31 May 2017 – A talk entitled “The Fight Against Staphylococcus. Where Do We Stand?” was held at the IMU Bukit Jalil Campus. The speaker, who is one of IMU’s Alumna, Anitha Ramadas shared her experience on what is currently happening at hospitals and what do healthcare professionals usually do in order to rectify this situation.
Anitha graduated with the IMU Bachelor of Pharmacy (Hons) programme in 2011. Currently, she is working as a clinical pharmacist in Hospital Kuala Lumpur (HKL) and her job scope is closely related to infectious diseases. She is also one of the contributors for the National Antibiotics Guideline 2014 and is taking part in the Antimicrobial Stewardship Programme in HKL.
The talk started with an introduction to Staphylococcus sp. The Staphylococcus sp. shows gram positive cocci under gram stain and it is in cluster form. It is commensal and usually presented on skin and is not infectious. However, it can be pathogenic when entering the blood and will eventually lead to bacteraemia, infective endocarditis and osteoarticular infections. Fatality is the worst consequence of the infections. It is difficult to clear the bacteria due to the resistance towards antibiotics. In addition, it is easily transmitted by having close contact with patients in hospital and community settings. Approximately 30% of human population is colonised with Staphylococcus sp. There are four strains of Staphylococcus sp. which are methicillin-susceptible Staphylococcus aureus (MSSA), methicillin-resistant S.aureus (MRSA), vancomycin-intermediate S. aureus (VISA) and vancomycin-resistant S. aureus (VRSA). There have been many reports of MSSA, MRSA and VISA while only one case has been reported for VRSA. Cloxacillin is one of the first line treatments for MSSA as it is considered as a narrow spectrum. On the other hand, MRSA is resistant to cloxacillin but susceptible to vancomycin. In Malaysia, the resistance is tested as per CLSI breakpoints. There are two tests available for testing the efficiency of antibiotics towards the bacteria, which are zone of inhibition and E test. In zone of inhibition, the diameter of clear zone is being measured and the larger the diameter, the more efficient the antibiotics. For E test, the minimum inhibitory concentration (MIC) decides whether the bacteria are resistant or susceptible to the antibiotics.
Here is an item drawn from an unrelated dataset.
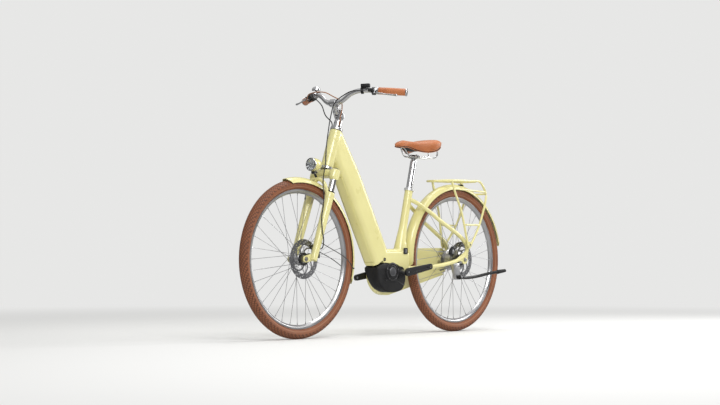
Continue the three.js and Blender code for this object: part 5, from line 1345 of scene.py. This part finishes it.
rail_shares = [(-0.537, 1, 1.45), (-0.594, 0.63, 1.36), (-0.611, 0.26, 1.23), (-0.53, 0, 1.09),
               (-0.225, 0, 1), (0.1, -0.02, 1), (0.234, 0.05, 0.73), (0.357, 0.67, 0.45)]
rails = {left: [rail_spot(forward, up, left * out) for forward, up, out in rail_shares] for left in SIDES}
rail_route = smooth_route([*rails[1], rail_spot(0.38, 0.74, 0), *reversed(rails[-1])], 10)
piece("saddle_rail_wire", swept(rail_route, 3.5, 20), chrome, "seat", "saddle_rails")
print("seat post and rails made")

# %% [markdown]
# ### Saddle
# A wide city saddle: broad at the back, a narrow nose, and a crown that dips a little in the
# middle. Rows of shares give its form, and the cover is then blown up as cloth from a slightly
# smaller shape, which rounds it the way that foam under leather does. No point may travel more
# than a few millimetres, because the foam is firm. Piping, stitches and a black base shell follow;
# the base is a real part and also serves as painted shade under the saddle.

# %% Saddle form
SADDLE_LENGTH, SADDLE_WIDTH, SADDLE_HEIGHT = 286, 190, 65
SADDLE_NOSE, SADDLE_TOP = 461, 955
CLOTH_FRAMES, CLOTH_STIFFNESS = 20, 25
saddle_rows = [(0.003, 0.474, 0.31, 0.42), (0.052, 0.84, 0.06, 0.57), (0.14, 0.968, 0, 0.80),
               (0.227, 1, 0.06, 0.94), (0.35, 0.91, 0.14, 1.06), (0.472, 0.70, 0.215, 1.06),
               (0.594, 0.46, 0.24, 0.95), (0.734, 0.316, 0.215, 0.754), (0.857, 0.263, 0.185, 0.738),
               (0.944, 0.19, 0.31, 0.708), (1, 0.084, 0.51, 0.65)]
saddle_section = [(0.5, 0.82), (0.88, 1), (0.99, 0.7), (0.985, 0.36), (0.86, 0.11), (0.5, 0.02), (0, 0)]


def other_side(row):
    """The same points on the other side of the bike, in reverse order."""
    return [Vector((spot.x, -spot.y, spot.z)) for spot in reversed(row)]


def saddle_ring(row, shrink=0.0):
    run, width, top, bottom = row
    high, low = SADDLE_TOP - SADDLE_HEIGHT * top - shrink, SADDLE_TOP - SADDLE_HEIGHT * bottom + shrink
    half = SADDLE_WIDTH / 2 * width - shrink
    x = SADDLE_NOSE - (SADDLE_LENGTH - 2 * shrink) * (1 - run) - shrink
    right = [Vector((x, -out * half, high - down * (high - low))) for out, down in saddle_section]
    return [*right, *other_side(right[:-1])]


def saddle_body(shrink):
    columns = [smooth_route(column, 4) for column in zip(*[saddle_ring(row, shrink) for row in saddle_rows])]
    return loft([smooth_route(ring, 3) for ring in zip(*columns)])


def puffed(bm, voxel, pressure, cap):
    """Blows a closed shape up as cloth, with no point moving more than cap."""
    rest = baked(melted(bm, voxel))
    bmesh.ops.scale(rest, verts=rest.verts[:], vec=(MM, MM, MM))
    skin = as_object(rest, "puffing")
    before = [vertex.co.copy() for vertex in skin.data.vertices]
    settings = skin.modifiers.new("cloth", "CLOTH").settings
    settings.use_pressure = True
    settings.uniform_pressure_force = pressure
    settings.effector_weights.gravity = 0
    settings.tension_stiffness = CLOTH_STIFFNESS
    for count in range(1, CLOTH_FRAMES + 1):
        bpy.context.scene.frame_set(count)
    blown = baked(skin)
    bpy.context.scene.frame_set(1)
    for vertex, start in zip(blown.verts, before):
        moved = vertex.co - start
        if moved.length > cap * MM:
            moved = moved.normalized() * cap * MM
        vertex.co = (start + moved) * 1000
    return blown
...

The gram negative bacteria become resistant by producing enzyme to hydrolyse antibiotics or developing barrier on cell wall to prevent the antibiotics from moving in. On the contrary, gram positive bacteria such as S. aureus undergo gene modification to become resistant to antibiotic.
Three types of infections were being discussed in this talk, included skin and soft tissue infections, lung infections and bacteraemia. One of the tips in treating infections is to emphasise on the treatment of source (source control) followed by antibiotics as antibiotics treatment without source control will cause resistance to happen and increase the chance of relapse of infections. A few cases have been given by the speaker with a few options and a discussion was carried out to decide the most suitable option for that particular case.
There was a Question and Answer session followed by a kahoot session after the talk. The top 5 winners were awarded with prizes by Mark Cheong, the advisor of Young Pharmacist Chapter (YPC). Anitha was presented with a Certificate of Appreciation by Lim Shi Hao, the Chairperson of YPC and the talk successfully ended around 9.00pm.